Codogno è stata la città simbolo della prima ondata di Covid-19, la prima a diventare zona rossa, dopo la scoperta dell’infezione del paziente uno nel febbraio del 2020.
Un segno, dopo tanti mesi di lutti e sofferenze, di ritorno alla vita.
Hanno dato la notizia, la Asst di Lodi e Francesco Tursi, responsabile del servizio di Pneumologia e referente dell’Area Gialla Covid del nosocomio della cittadina tra Lodi e Piacenza, impegnato per oltre 15 mesi nella lotta al coronavirus.
“È un giorno che vivo con profonda emozione”, ha scritto Tursi che ha voluto scrivere una lettera, indirizzata al direttore generale Salvatore Di Gioia, in cui ringrazia “tutti gli infermieri uno ad uno (citando i loro nomi, ndr) che si sono spesi senza risparmiarsi, mettendo a rischio anche la propria vita per il bene dei nostri concittadini”. Poi i ringraziamenti ad ausiliari, Oss, addette alle pulizie, fisioterapisti e giovani medici. E, alla fine, il medico ringrazia anche i pazienti “che hanno condiviso con noi questo periodo così delicato della vostra vita, spero che tutti noi siamo stati in grado di essere all’altezza delle vostre aspettative. Posso solo dirvi che noi dell’Area covid di Codogno ce l’abbiamo messa tutta. Grazie per le numerose testimonianze di affetto nei nostri confronti che ci hanno commosso e gratificato. Nulla è stato pari al volto anche solo di un paziente che avevamo aiutato a guarire, vedere nei suoi occhi battere la vita. Risalire alla vita, come lentamente tutti stiamo facendo ai margini di un momento che verrà ricordato nei libri di storia. Sono stati per me – conclude Tursi – i mesi più intensi della mia vita e voi l’avete resi memorabili nel mio cuore e nella mia mente”.

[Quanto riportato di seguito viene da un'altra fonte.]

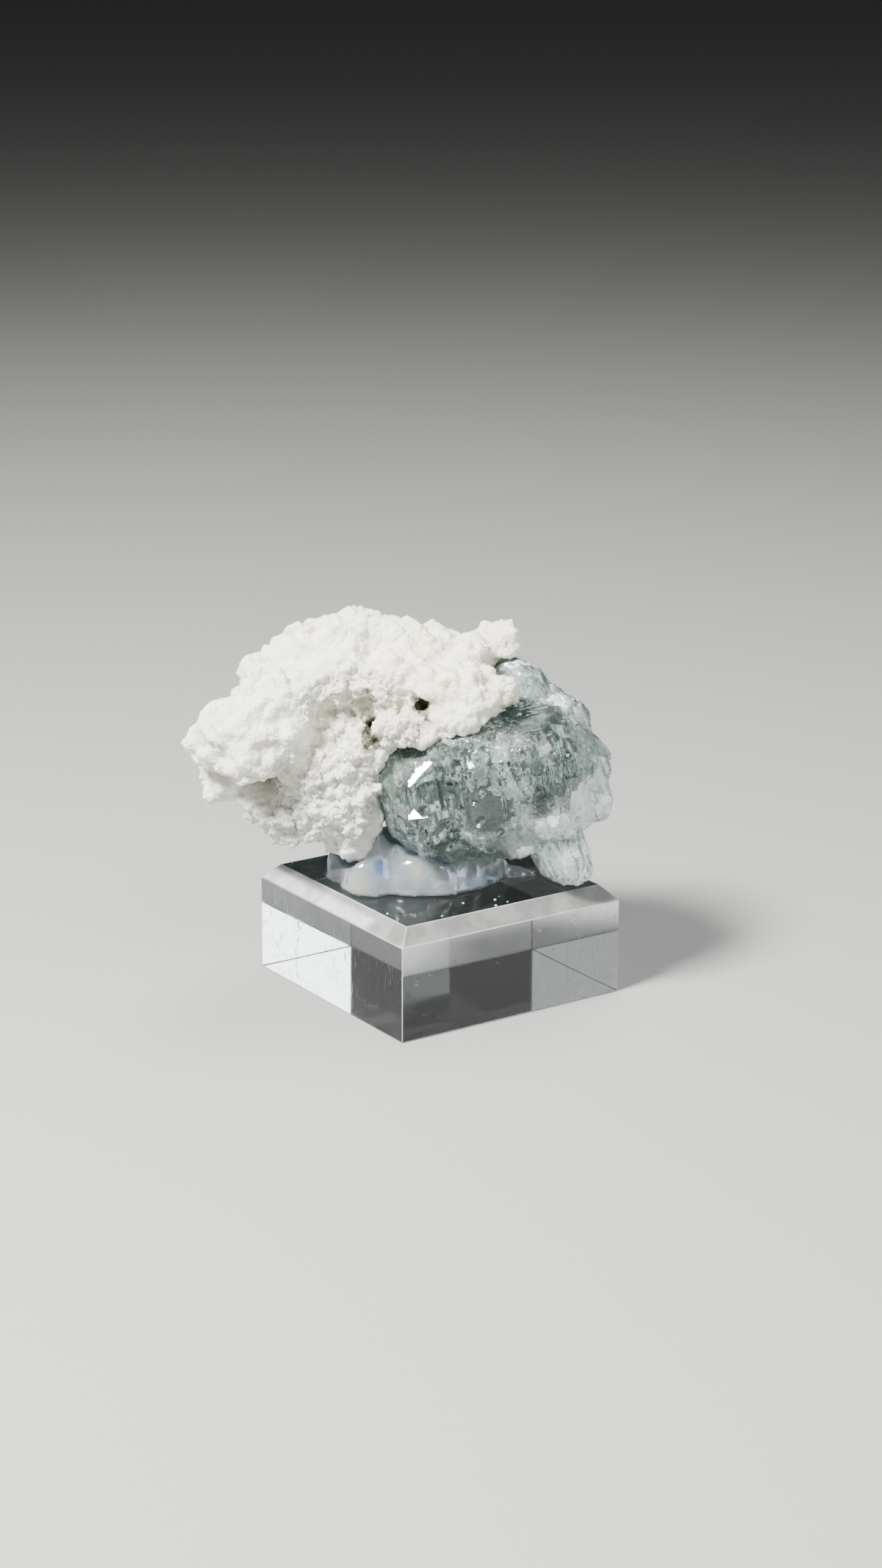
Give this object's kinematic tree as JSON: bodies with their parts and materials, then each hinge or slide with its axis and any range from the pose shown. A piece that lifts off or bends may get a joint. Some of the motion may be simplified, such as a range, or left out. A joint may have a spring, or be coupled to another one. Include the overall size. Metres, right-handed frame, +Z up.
{
  "type": "mineral specimen of aquamarine on albite matrix, on a display block",
  "caption": "Etched pale blue-green crystal grown with a knobbly white crust, glued on a low square clear display block.",
  "frame": {"origin": "centre of the square underside of the acrylic block", "axes": "+Z up; X and Y along the block's sides. The specimen's good side faces between -X and -Y, at 34.3 degrees from -Y towards -X"},
  "size_m": [0.0524, 0.0431, 0.0518],
  "materials": {
    "clear_acrylic": "clear, polished, with dust and fine scratches",
    "clear_glue": "milky, glossy, smooth",
    "albite": "rough, grainy, with fine sparkle",
    "aquamarine": "clear, etched and striated, frosted on its right side"
  },
  "bodies": {
    "root": {"acrylic_block": "clear_acrylic", "mineral_glue": "clear_glue", "albite_matrix": "albite", "aquamarine_crystal": "aquamarine"}
  },
  "joints": []
}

“Ho curato i miei pazienti – ha proseguito Tursi – come se fossero i miei genitori. Amo l’essere umano, cercare di farlo guarire è la mia vita”. Anche il medico si ammalò durante la prima ondata della pandemia. “Ho voluto che i miei pazienti non fossero soli. Non si sentissero mai soli. Ho voluto stessero il più possibile a contatto con noi sanitari, proprio come fossimo una famiglia. Gli curavamo la pettinatura, gli portavamo il caffè: a volte anche la brioche. I pazienti non sono tutti uguali: noi abbiamo voluto prenderci cura di loro onorando i loro bisogni individuali. In questi tempi, nella nostra professione ci abbiamo messo tutta la passione che, forse, negli ultimi tempi, era andata un po’ a perdersi. Ci abbiamo messo – conclude il medico commosso – cuore e passione. Un giorno, un paziente appena guarito, ci ha detto: ‘Grazie per l’amore che ci avete dato: questa frase mi ha completamente spiazzato”.